Repeat only the lines from the line containing "Continue the three.js" through the line containing "# ---- Mesh helpers", both included, exactly as they stand.
** start Data supplied **
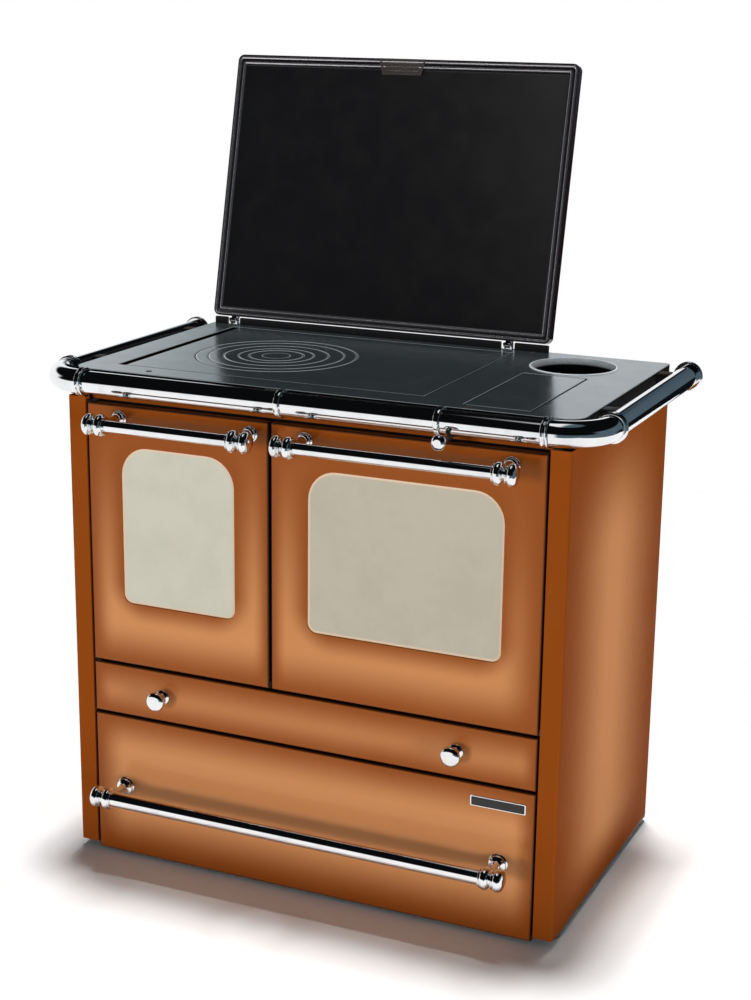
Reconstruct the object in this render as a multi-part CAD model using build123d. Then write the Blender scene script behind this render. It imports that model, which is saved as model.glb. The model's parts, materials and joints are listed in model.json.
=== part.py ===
** end Data supplied **
** start Data supplied **
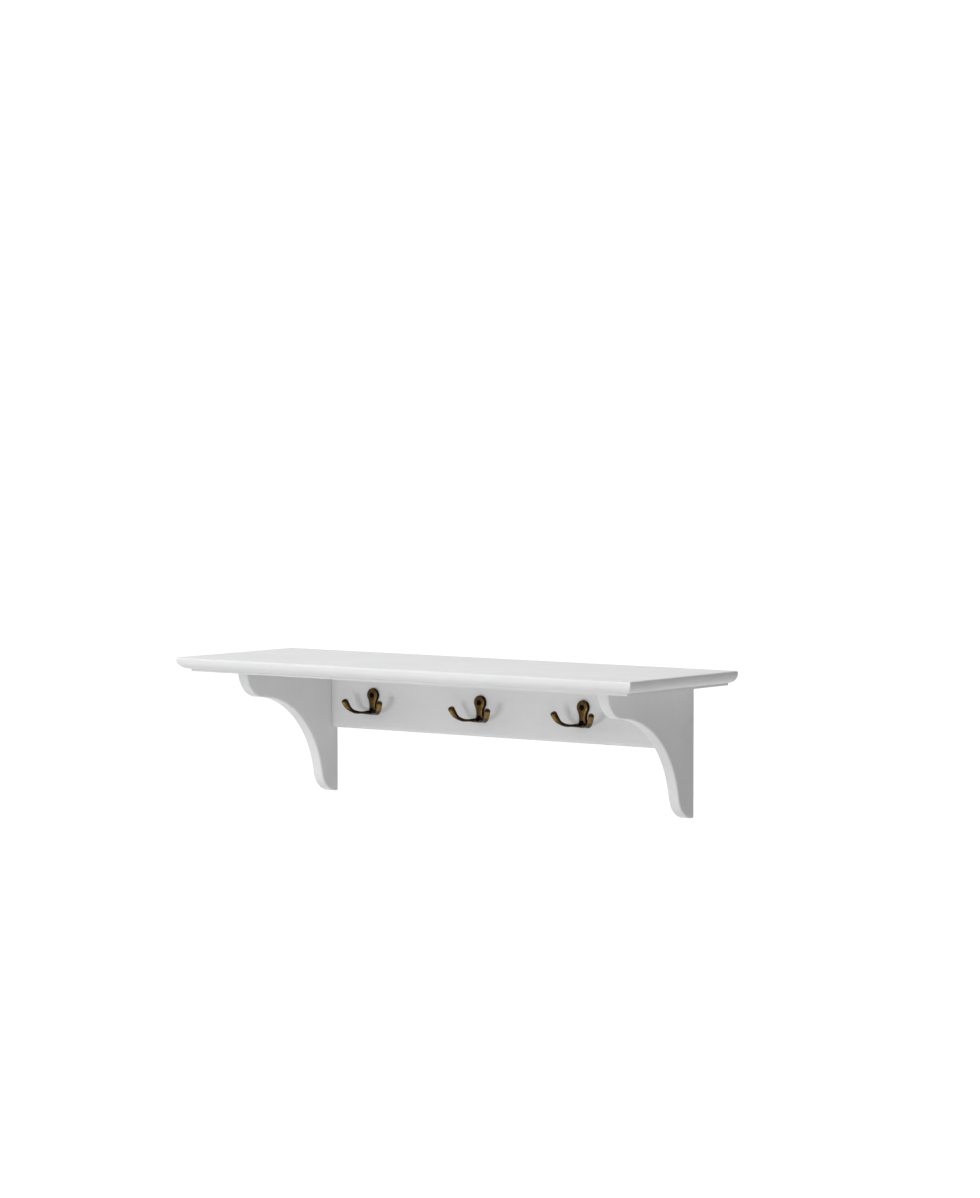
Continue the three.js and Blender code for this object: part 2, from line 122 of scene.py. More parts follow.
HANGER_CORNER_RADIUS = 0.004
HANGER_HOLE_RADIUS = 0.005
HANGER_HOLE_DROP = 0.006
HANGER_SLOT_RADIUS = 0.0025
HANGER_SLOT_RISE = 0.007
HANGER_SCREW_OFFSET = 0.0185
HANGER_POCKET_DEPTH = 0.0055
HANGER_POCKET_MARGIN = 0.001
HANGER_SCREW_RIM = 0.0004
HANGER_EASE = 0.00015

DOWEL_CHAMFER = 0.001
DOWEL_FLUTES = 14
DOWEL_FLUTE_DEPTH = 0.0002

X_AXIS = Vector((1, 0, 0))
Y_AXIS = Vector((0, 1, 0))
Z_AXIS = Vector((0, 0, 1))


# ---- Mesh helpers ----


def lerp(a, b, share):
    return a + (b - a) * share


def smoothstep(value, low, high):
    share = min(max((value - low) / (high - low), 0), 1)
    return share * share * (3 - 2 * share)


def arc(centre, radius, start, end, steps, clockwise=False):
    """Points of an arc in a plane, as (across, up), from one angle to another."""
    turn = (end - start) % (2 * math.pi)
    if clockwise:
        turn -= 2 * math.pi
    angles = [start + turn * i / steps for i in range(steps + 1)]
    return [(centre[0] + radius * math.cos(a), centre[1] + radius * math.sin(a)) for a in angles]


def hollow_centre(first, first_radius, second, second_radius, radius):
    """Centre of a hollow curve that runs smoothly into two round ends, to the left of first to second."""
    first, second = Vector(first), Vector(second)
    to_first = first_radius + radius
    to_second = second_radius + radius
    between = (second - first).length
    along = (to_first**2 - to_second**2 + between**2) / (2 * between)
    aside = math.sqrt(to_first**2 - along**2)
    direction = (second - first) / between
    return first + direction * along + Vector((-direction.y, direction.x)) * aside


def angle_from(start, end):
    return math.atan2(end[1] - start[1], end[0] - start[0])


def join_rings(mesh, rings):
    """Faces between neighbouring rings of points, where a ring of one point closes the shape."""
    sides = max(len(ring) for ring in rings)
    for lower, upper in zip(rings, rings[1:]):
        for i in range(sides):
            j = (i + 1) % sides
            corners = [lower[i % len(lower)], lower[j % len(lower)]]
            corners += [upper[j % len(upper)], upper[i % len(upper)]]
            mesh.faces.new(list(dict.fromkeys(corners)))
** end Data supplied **
Task solution:
Continue the three.js and Blender code for this object: part 2, from line 122 of scene.py. More parts follow.
HANGER_CORNER_RADIUS = 0.004
HANGER_HOLE_RADIUS = 0.005
HANGER_HOLE_DROP = 0.006
HANGER_SLOT_RADIUS = 0.0025
HANGER_SLOT_RISE = 0.007
HANGER_SCREW_OFFSET = 0.0185
HANGER_POCKET_DEPTH = 0.0055
HANGER_POCKET_MARGIN = 0.001
HANGER_SCREW_RIM = 0.0004
HANGER_EASE = 0.00015

DOWEL_CHAMFER = 0.001
DOWEL_FLUTES = 14
DOWEL_FLUTE_DEPTH = 0.0002

X_AXIS = Vector((1, 0, 0))
Y_AXIS = Vector((0, 1, 0))
Z_AXIS = Vector((0, 0, 1))


# ---- Mesh helpers ----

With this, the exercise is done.